Despite loud and repeated protests from environmentalists, public health advocates and good government groups, last August the then Republican-controlled majority in the Legislature dumped CEQ’s only independent environmentalist, Adrienne Esposito, Executive Director of the nonprofit Citizens Campaign for the Environment and an eminent environmentalist, Esposito was given the axe after Republicans claimed she had a conflict of interest because she registered as a lobbyist with the state in order to advocate on behalf of the environment. The Suffolk County Ethics Commission later issued a ruling that no such conflict existed.
"Regardless of who it is, requiring an environmentalist to serve on the CEQ is simply a good, common sense action," says Esposito. "This good government policy is designed to benefit the public by ensuring an environmentalist’s viewpoint on this important committee."
Of all the Legislature’s numerous advisory boards, panels and commissions, the CEQ is one of the most critical because it evaluates virtually every piece of legislation—particularly land sales (and purchases) associated with potential future development projects—before those resolutions are even considered by lawmakers.

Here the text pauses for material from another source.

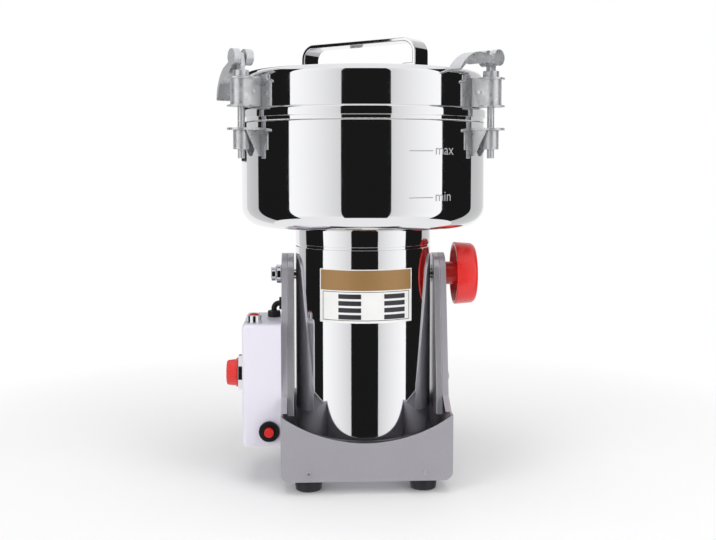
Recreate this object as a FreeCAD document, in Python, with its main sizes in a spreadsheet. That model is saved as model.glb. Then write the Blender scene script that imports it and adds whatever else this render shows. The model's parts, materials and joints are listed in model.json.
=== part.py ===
import FreeCAD, Part
import math
import os
import re
import Sketcher

# Tilting electric grain mill: a barrel motor with a polished grinding bowl and clamped lid,
# hung between the two arms of a sheet metal stand. Millimetres, Z up, front towards -Y.

doc = FreeCAD.newDocument("grain_mill")
sheet = doc.addObject("Spreadsheet::Sheet", "Sizes")

SIZES = {
    # Stand
    "foot_height": 12.4,
    "foot_radius": 13,
    "foot_place": 52.5,
    "stand_half_width": 77.5,
    "stand_half_depth": 73,
    "stand_wall": 1.5,
    "stand_corner": 8,
    "panel_arc_radius": 132,
    "panel_arc_height": 34.6,
    "shoulder_height": 54,
    "arm_base_height": 70,
    "arm_base_half": 42,
    "arm_top_radius": 20,
    "arm_seam": 72,
    "cheek_face": 66,
    "cheek_drop": 18,
    "bottom_flange": 30,
    "base_plate_wall": 2,
    "base_plate_inset": 6,
    "foot_well_radius": 4.6,
    "arm_screw_place": 30,
    "arm_screw_rise": 16,
    # Tilt pivot
    "pivot_height": 192,
    "pivot_pin_radius": 5,
    "bush_wall": 3,
    "nut_radius": 9,
    "nut_length": 10,
    "nut_cap": 2,
    "bolt_head_radius": 8,
    "bolt_head_height": 3.5,
    "bolt_seat_gap": 0.5,
    "knob_radius": 30,
    "knob_hub_radius": 11,
    "knob_hub_length": 9.5,
    "knob_length": 20,
    "knob_wall": 3,
    # Motor barrel
    "barrel_radius": 64.5,
    "barrel_drop": 148,
    "barrel_wall": 1.5,
    "barrel_round": 6,
    "groove_depth": 1,
    "groove_width": 2.4,
    "collar_height": 17,
    "label_height": 48.5,
    "label_half_angle": 40,
    "label_thickness": 0.4,
    "label_rise": 10.5,
    # Bowl
    "bowl_rise": 47,
    "bowl_radius": 115,
    "bowl_height": 96,
    "bowl_round": 19,
    "bowl_wall": 2,
    "seal_ring_wall": 6,
    "seal_ring_rise": 3,
    # Lid
    "lid_bead_reach": 1.2,
    "lid_bead_height": 12,
    "lid_bead_round": 2,
    "lid_wall_inset": 1.5,
    "lid_wall_height": 27,
    "lid_round": 7,
    "lid_crown": 5,
    "lid_sheet": 2,
    "seal_thickness": 3,
    "seal_width": 7,
    "seal_inset": 0.5,
    "handle_half_length": 66,
    "handle_width": 22,
    "handle_thickness": 3.5,
    "handle_rise": 77,
    "handle_corner": 14,
    "handle_turn": 39,
    "handle_foot": 14,
    # Lid clamps
    "clamp_reach": 13,
    "clamp_azimuth": 30,
    "rod_radius": 3.15,
    "rod_overhang": 8,
    "rod_end": 5,
    "bracket_half": 9.5,
    "bracket_sheet": 1.5,
    "bracket_plate_radius": 12.5,
    "bracket_height": 26,
    "bracket_seat": 0.2,
    "rivet_head": 1.2,
    "ledge_drop": 6,
    "ledge_thickness": 2,
    "gusset_height": 23,
    "gusset_gap": 1,
    "rod_nut_radius": 7.2,
    "rod_nut_length": 17,
    "barrel_nut_radius": 7.2,
    "barrel_nut_height": 5.6,
    "tongue_thickness": 4.4,
    "tongue_width": 8.4,
    "pin_rise": 17.4,
    "pin_radius": 2,
    "pin_inset": 0.2,
    "lever_head_radius": 7.2,
    "lever_width": 19,
    "lever_reach": 50,
    "lever_drop": 12.5,
    # Rotor and motor
    "shaft_radius": 6,
    "shaft_bottom": 12,
    "shaft_tip": 2,
    "armature_radius": 27,
    "armature_height": 56,
    "stator_radius": 58,
    "stator_gap": 0.8,
    "stator_rise": 40,
    "commutator_radius": 14,
    "commutator_height": 14,
    "commutator_gap": 1,
    "brush_width": 9,
    "bearing_radius": 16,
    "bearing_height": 10,
    "bearing_rise": 14,
    "bearing_drop": 4,
    "fan_radius": 52,
    "fan_height": 12,
    "fan_gap": 8,
    "fan_hub_wall": 6,
    "fan_sheet": 1.5,
    "blade_reach": 96,
    "blade_width": 24,
    "blade_thickness": 3,
    "blade_rise": 6,
    "blade_spacer_wall": 4,
    "blade_spacer_height": 12,
    "blade_nut_radius": 10,
    "blade_nut_height": 9,
    # Control box
    "box_front": 42,
    "box_rear": 36,
    "box_depth": 36,
    "box_below_pivot": 42,
    "box_height": 114,
    "box_wall": 2,
    "box_corner": 4,
    "timer_rise": 62,
    "timer_forward": 3,
    "timer_radius": 13.8,
    "timer_knob_length": 11,
    "timer_bezel_radius": 17,
    "timer_bezel_length": 5.5,
    "timer_body_depth": 22,
    "timer_body_size": 40,
    "spindle_radius": 4,
    "spindle_tail": 6,
    "lamp_radius": 7,
    "lamp_height": 9,
    "lamp_place": 25,
    "lamp_back": 14,
    "button_bezel_radius": 9.5,
    "button_bezel_length": 3,
    "button_place": 11.2,
    "button_rise": 15,
    "button_radius": 4.4,
    "button_stand": 4,
    "button_travel": 2.5,
    "button_tail": 4,
    "button_spare": 2,
    "breaker_depth": 26,
    "gland_radius": 6,
    "gland_height": 6,
    "gland_inset": 2,
    "gland_back": 6,
    "inlet_rise": 24,
    "inlet_flange": 2,
    "inlet_tail": 3,
    "lead_radius": 2.6,
    "lead_rise": 2,
    # Fits
    "running_clearance": 0.05,
    "turning_gap": 0.3,
    "loose_clearance": 0.35,
    "screw_radius": 2,
    "screw_head_radius": 3.6,
    "screw_head_height": 1.6,
    # The mill's axis stands this far from the middle of its own outline
    "axis_right": 7.4,
    "axis_forward": 12.1,
}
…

As such, the CEQ is the chief advisory agency to Suffolk County on all issues in which governmental activities will have any environmental and historical preservation impact.
"This is a great idea," says Huntington Town Historian Robert Hughes about Cooper’s bill. "The County has so many historical resources it owns that these additions to the council will put Suffolk in a better position to manage and preserve our past."
Since the County Charter does not give the County Executive veto power over legislative appointments, the integrity and legitimacy of the appointment process rests solely on the shoulders of the members of the Legislature.
"They say that those who don’t learn from history are doomed to repeat it," says Cooper. "I hope that today’s passage of this bill protects Suffolk from ever having to relive those days when stewardship of our natural resources and regional heritage took a backseat to political partisanship."